* EXERCISE *
Each line that holds the word "slide" counts once; report how many lines do so and nothing else.
───── STORED ROWS
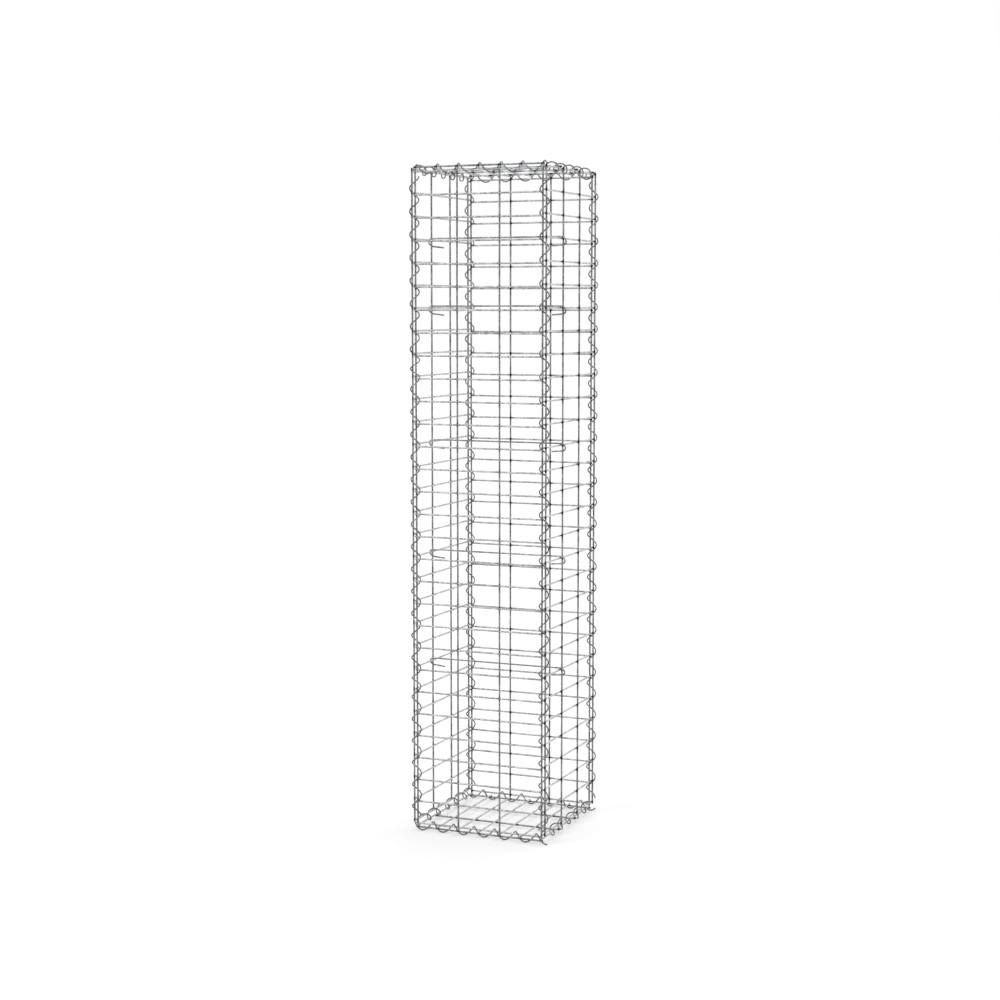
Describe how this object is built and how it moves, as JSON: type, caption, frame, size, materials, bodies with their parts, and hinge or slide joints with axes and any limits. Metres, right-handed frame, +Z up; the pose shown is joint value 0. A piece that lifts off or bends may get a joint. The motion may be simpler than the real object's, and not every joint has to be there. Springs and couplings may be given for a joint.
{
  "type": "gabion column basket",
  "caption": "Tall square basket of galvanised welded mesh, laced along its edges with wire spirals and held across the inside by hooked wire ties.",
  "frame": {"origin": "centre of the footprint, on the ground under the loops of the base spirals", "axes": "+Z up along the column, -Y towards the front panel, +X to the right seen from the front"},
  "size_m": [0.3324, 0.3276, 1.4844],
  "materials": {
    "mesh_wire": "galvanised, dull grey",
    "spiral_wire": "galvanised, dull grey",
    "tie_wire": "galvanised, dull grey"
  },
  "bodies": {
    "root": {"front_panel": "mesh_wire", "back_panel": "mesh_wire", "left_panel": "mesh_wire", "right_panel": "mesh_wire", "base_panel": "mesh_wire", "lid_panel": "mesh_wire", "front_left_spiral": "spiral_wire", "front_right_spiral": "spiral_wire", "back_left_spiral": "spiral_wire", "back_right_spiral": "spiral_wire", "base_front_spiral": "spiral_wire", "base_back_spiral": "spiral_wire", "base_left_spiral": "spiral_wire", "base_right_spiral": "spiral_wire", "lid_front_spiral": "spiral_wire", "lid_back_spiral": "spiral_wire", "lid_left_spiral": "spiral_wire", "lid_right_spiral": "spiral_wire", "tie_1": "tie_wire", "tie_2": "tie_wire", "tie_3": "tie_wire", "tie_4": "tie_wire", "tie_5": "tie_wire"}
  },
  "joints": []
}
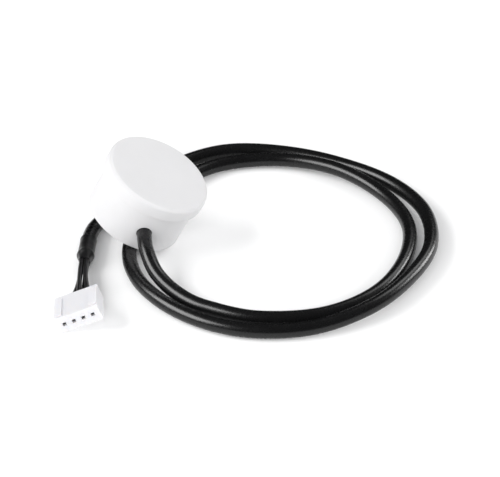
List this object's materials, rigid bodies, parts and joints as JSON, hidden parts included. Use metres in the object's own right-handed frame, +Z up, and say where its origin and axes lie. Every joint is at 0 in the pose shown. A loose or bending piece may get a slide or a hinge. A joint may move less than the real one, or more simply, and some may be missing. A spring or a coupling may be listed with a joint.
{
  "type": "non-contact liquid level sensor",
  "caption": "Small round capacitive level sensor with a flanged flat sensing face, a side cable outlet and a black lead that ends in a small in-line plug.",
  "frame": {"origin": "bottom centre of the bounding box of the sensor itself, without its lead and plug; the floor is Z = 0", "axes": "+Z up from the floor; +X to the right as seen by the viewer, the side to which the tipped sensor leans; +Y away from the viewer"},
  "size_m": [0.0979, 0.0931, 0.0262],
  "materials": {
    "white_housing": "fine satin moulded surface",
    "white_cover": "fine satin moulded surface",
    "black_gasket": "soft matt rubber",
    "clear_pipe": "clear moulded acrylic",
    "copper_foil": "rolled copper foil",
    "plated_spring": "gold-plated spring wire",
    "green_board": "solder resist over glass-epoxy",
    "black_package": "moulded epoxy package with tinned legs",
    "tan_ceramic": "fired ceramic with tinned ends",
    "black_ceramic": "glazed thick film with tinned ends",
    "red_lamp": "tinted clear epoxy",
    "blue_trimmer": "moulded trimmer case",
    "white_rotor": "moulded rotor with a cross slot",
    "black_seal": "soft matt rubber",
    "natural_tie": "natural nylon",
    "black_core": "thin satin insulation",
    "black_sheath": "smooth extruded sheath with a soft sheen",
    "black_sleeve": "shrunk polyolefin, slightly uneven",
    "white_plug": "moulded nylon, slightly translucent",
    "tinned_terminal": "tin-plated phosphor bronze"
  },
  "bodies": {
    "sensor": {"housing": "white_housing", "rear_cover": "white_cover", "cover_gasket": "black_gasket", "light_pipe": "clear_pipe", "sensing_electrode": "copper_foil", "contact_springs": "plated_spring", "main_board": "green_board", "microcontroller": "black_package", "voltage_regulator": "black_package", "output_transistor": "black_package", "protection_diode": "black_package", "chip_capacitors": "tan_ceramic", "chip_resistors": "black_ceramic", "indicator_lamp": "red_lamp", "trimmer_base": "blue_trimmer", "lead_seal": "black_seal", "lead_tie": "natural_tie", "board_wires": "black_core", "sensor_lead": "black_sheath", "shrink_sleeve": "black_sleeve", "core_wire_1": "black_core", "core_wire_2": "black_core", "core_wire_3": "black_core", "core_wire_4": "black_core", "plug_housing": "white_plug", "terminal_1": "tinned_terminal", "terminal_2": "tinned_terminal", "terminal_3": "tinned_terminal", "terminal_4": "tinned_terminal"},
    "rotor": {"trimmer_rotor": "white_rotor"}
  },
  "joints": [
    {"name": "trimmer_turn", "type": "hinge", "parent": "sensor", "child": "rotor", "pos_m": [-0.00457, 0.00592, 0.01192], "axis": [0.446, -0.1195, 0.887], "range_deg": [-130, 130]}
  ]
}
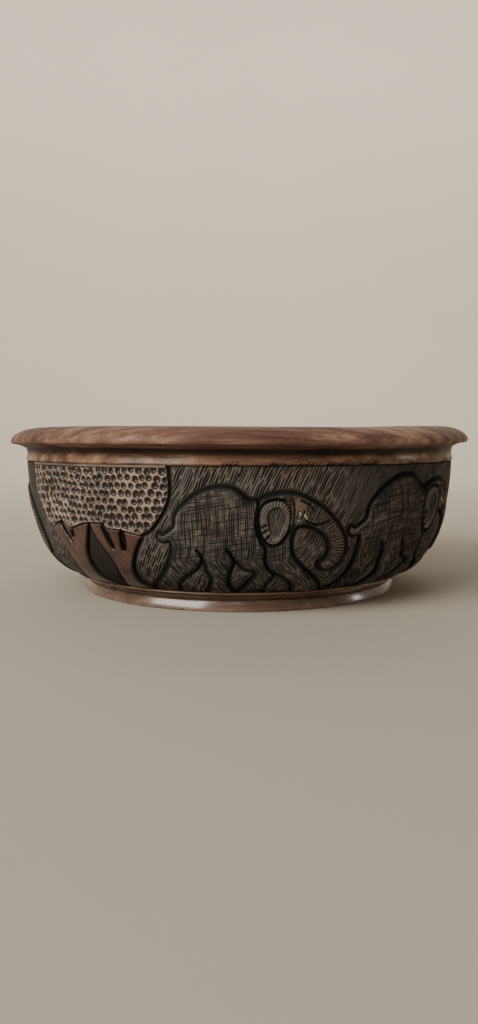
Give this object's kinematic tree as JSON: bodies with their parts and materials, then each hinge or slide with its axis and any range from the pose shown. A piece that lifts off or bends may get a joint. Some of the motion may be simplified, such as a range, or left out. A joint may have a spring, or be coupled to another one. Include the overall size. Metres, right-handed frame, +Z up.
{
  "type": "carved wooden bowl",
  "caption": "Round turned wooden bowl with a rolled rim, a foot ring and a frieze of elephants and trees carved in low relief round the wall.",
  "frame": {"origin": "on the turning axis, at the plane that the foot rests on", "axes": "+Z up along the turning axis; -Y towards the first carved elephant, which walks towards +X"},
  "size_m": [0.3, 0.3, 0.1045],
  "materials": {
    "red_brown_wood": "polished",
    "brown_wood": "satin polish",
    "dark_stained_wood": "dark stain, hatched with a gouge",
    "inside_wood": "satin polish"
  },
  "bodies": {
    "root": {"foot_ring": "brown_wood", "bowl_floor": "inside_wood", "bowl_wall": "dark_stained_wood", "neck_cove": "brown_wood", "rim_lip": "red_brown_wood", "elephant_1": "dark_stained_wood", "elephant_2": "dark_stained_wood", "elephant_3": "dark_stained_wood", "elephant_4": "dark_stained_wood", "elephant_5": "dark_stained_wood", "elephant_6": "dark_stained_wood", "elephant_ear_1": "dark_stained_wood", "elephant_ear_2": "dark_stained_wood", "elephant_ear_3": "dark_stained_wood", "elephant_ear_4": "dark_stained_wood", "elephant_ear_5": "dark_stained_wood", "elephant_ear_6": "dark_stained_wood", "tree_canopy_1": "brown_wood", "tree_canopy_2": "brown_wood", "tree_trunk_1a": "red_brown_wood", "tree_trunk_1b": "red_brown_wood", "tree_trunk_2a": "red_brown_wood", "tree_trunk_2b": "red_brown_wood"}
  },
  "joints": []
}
──────────
* FULL ANSWER *
3